I'm frustrated by a political system that is ruled by big-money donors and lobbyists, and by the aforementioned media that benefits from all that money, in the form of campaign advertising.

And ultimately I'm frustrated by a willfully ignorant populace that accepts these failures and refuses to even vote in its own self interest. So yeah, I'm frustrated. Sue me.

Old Joe Speaks

This was the telling point in last night's vice presidential debate, IMHO, by the one politician today who respects and cares for the working men and women of this country. Take it away, Joe Biden:

These people are my mom and dad — the people I grew up with, my neighbors. They pay more effective tax than Governor Romney pays in his federal income tax. They are elderly people who in fact are living off of Social Security. They are veterans and people fighting in Afghanistan right now who are, quote, “not paying any tax.”

I’ve had it up to here with this notion that 47 percent — it’s about time they take some responsibility here. And instead of signing pledges to Grover Norquist not to ask the wealthiest among us to contribute to bring back the middle class, they should be signing a pledge saying to the middle class we’re going to level the playing field; we’re going to give you a fair shot again; we are going to not repeat the mistakes we made in the past by having a different set of rules for Wall Street and Main Street, making sure that we continue to hemorrhage these tax cuts for the super wealthy.

I couldn't have said it any better myself.

Sunday, September 23, 2012

47 Percent

Mitt Romney's latest "47%" musings offer a fairly honest glimpse into how he sees the world -- which is straight line Ayn Rand social objectivism. That is, Romney believes in what Rand would have called "rational self-interest." In normal people terms, it's a winners vs. losers sort of thing; the people who are on top are on top because they're better than everybody else, and the losers deserve what they get for being lazy or not as smart or whatever.

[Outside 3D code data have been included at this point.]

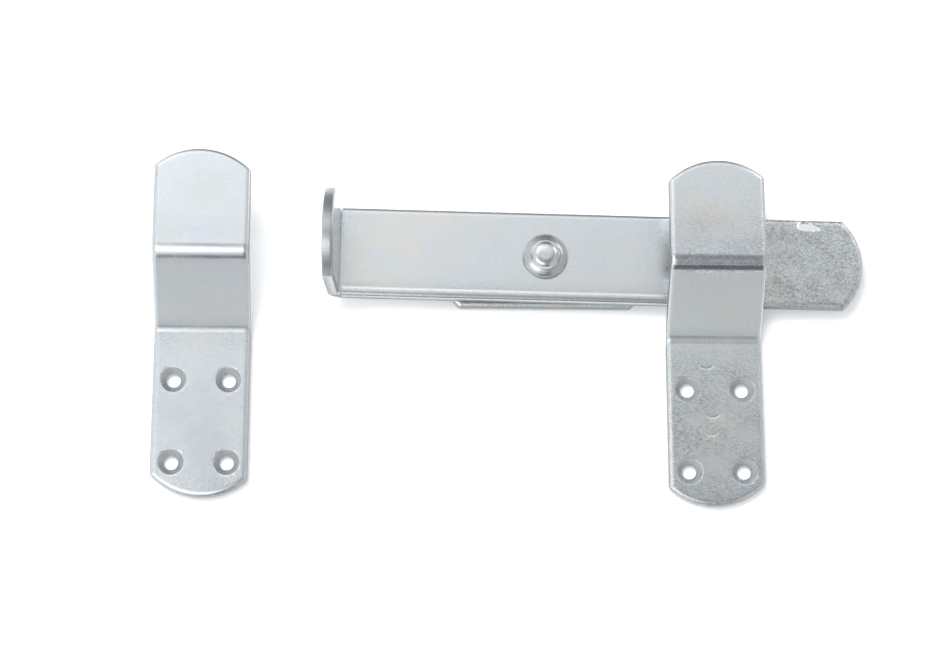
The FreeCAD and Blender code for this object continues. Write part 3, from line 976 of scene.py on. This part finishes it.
class BarLooks:
    """Where the bar's plating is grainy, warm, polished or dull, where light and shade are painted (a
    highlight line beside the lower band, shade on the lip's rim), and how its front is dented.
    """

    def __init__(self, outline, path, pivot_s, steel):
        self.outline = outline
        self.bend = path.bends[0]
        self.pivot_s = pivot_s
        self.roll_width = steel.roll_width
        self.nick_s = pivot_s + NICK_FROM_PIVOT
        self.nick_v = NICK_FROM_EDGE - outline.half

    def nick(self, v, s):
        """1 in the middle of the nick, 0 at its outline."""
        x = (s - self.nick_s) / NICK_REACH
        y = (v - self.nick_v - 0.5 * MM * x) / (NICK_BREADTH * max(0.15, 1 - 0.35 * x))
        return max(0.0, 1 - x * x - y * y)

    def grain(self, v, s, x):
        patch = 0.8 + 0.5 * slow_noise(Vector((v, s, 0)), 7 * MM, 5.0)
        grain = 0.08 + 0.85 * smooth_step(x, *GRAINY_END) * patch
        return grain + 0.10 * (1 - smooth_step(x, -74 * MM, -56 * MM))

    def warmth(self, x):
        warmth = 0.13 * bump_at(x, -38 * MM, 22 * MM) + 0.08 * bump_at(x, 76 * MM, 7 * MM)
        return warmth - 0.12 * bump_at(x, 42 * MM, 14 * MM)

    def at(self, v, s, w):
        x = s - self.pivot_s
        grain = self.grain(v, s, x)
        warmth = self.warmth(x)
        inset = self.outline.depth(v, s)
        begin, end, _ = self.bend
        # the lip's front rim takes the dark colour: painted shade that tones down its bright reflection
        if w > 0 and s < begin and inset < 0.9 * self.roll_width:
            return grain, warmth, 0.0, LIP_RIM_SHADE
        # a painted highlight line beside the band; inside it, the band is drawn greyer and cooler towards
        # the edge
        if w > 0 and v > 0 and s > end and inset < 3.5 * MM and x < BAND_END:
            if inset > BAND_WIDTH:
                return grain, warmth, 0.5, RUBBED_AND_HIGHLIGHT * bump_at(inset, BAND_HIGHLIGHT_LINE, 0.3 * MM)
            return grain, warmth - 0.2, 0.0, 0.875 + 0.04 * (1 - inset / BAND_WIDTH)
        if w > 0 and self.nick(v, s) > 0.05:
            return 0.0, 0.0, 0.8, RUBBED_AND_HIGHLIGHT
        return grain, warmth, 0.0, 0.0

    def dent(self, v, s):
        """The nick, deepest along its lower side, and the groove beside the band."""
        inside = smooth_step(self.nick(v, s), 0.0, 0.16)
        fall = max(0.0, self.nick_v + NICK_BREADTH - v)
        inset = self.outline.half - v
        end = self.bend[1]
        groove = smooth_step(inset, *GROOVE_NEAR_SIDE) * (1 - smooth_step(inset, *GROOVE_FAR_SIDE))
        groove *= smooth_step(s, end, end + 3 * MM)
        groove *= 1 - smooth_step(s, self.pivot_s + 68 * MM, self.pivot_s + 74 * MM)
        return -inside * (0.05 * MM + 0.08 * fall) - GROOVE_DEPTH * groove


# how far the lip's tip stays below the top of the frame's box, because its corner rises as it leans
LIP_TIP_MARGIN = 0.2 * MM


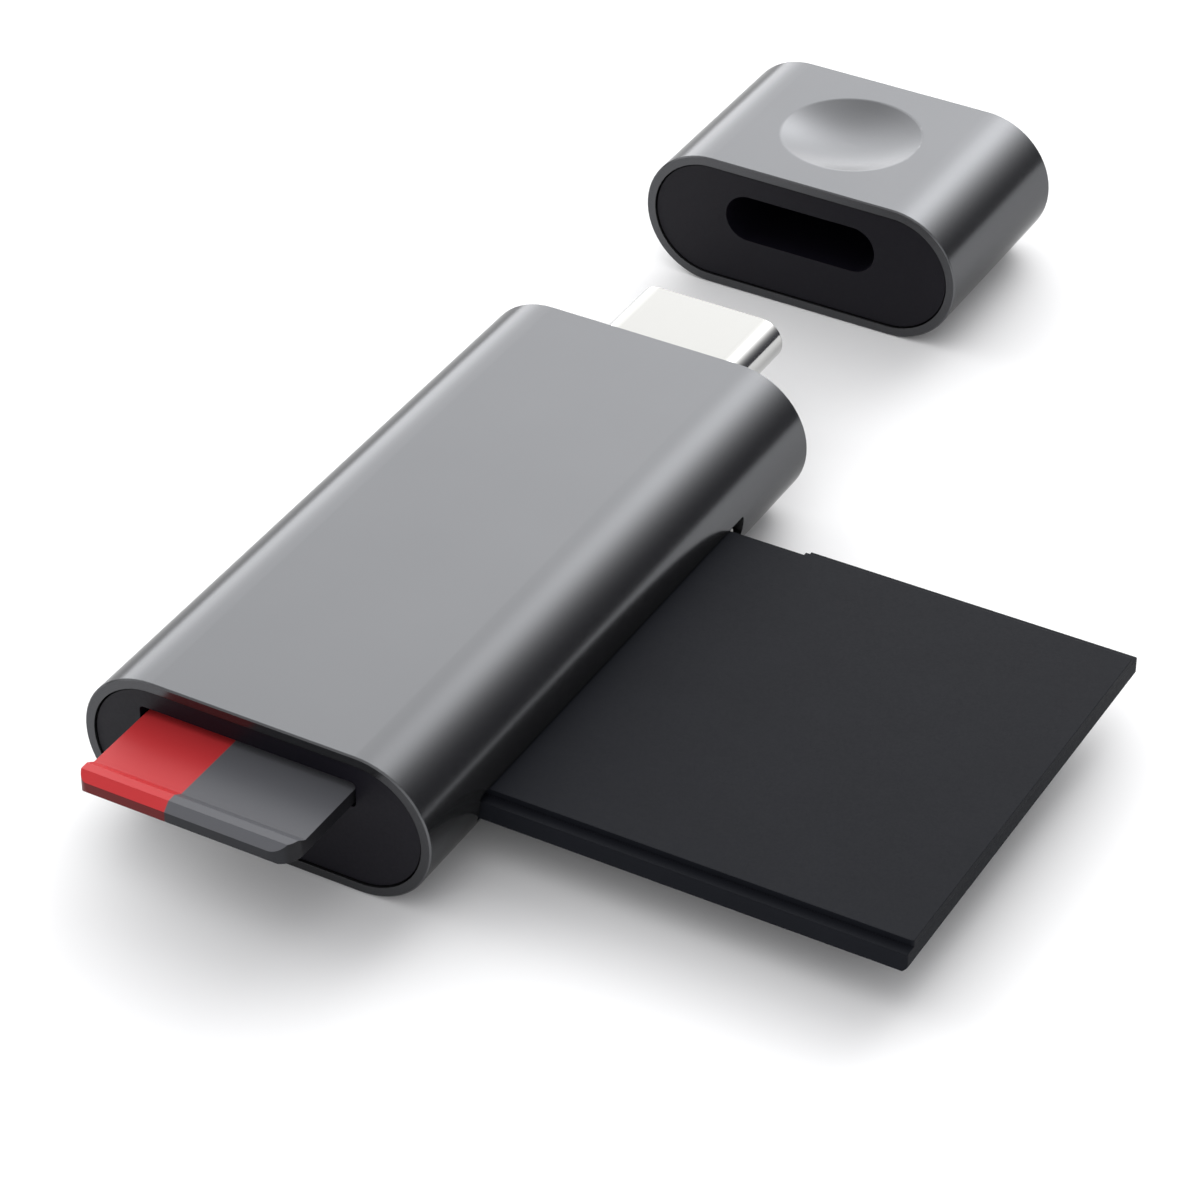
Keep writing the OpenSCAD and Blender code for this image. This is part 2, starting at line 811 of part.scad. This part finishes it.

Don't believe me? Note Mitt's focus on "moochers," which is the same term Rand used for what she deemed the non-productive classes, people who took forced handouts from the more productive members of society. Forget that some people actually need a helping hand; for die-hard Randians, there is no virtue in charity or community, especially that dictated by the government.

Now, I know a lot of folks agree with the whole Randian objectivist thing. I guess they believe that there are natural leaders who deserve the spoils, and everyone else are lesser beings who don't deserve as much. I see this view as naive, self-centered, and extraordinarily selfish. Yeah, it's good to be on top, but that doesn't always come from being smarter or working harder; there are a lot of other factors that determine where one ends up in life. (Not the least of which is where one starts out -- and Mitt started out pretty well off.) Romney and his pals believe they're better than everyone else; I don't necessarily agree.

I bring up the Randian connection only because I think it's informative as to how Romney thinks and how he has acted in the past and is likely to act in the future. I think he honestly believes what he said at that covertly recorded fundraiser -- that half of all Americans are unproductive moochers that unnecessarily take from the natural ruling class in our society, and to hell with them. I find that cold hearted and selfish, but obviously there are folks who agree with that sentiment. Nobody likes a moocher, after all.

So here's the thing. If you think that it's okay for the rich and the powerful to think only of themselves, and not to share their bounty with those less fortunate and more in need, then vote for Romney. If, on the other hand, you feel that all of us have an obligation to help each other and work for the good of the greater society, then vote for Obama.

Myself, I find no virtue in selfishness. I'm all for rewarding hard work, but also for sharing the bounty and helping those in need. I know how I'll be voting in November.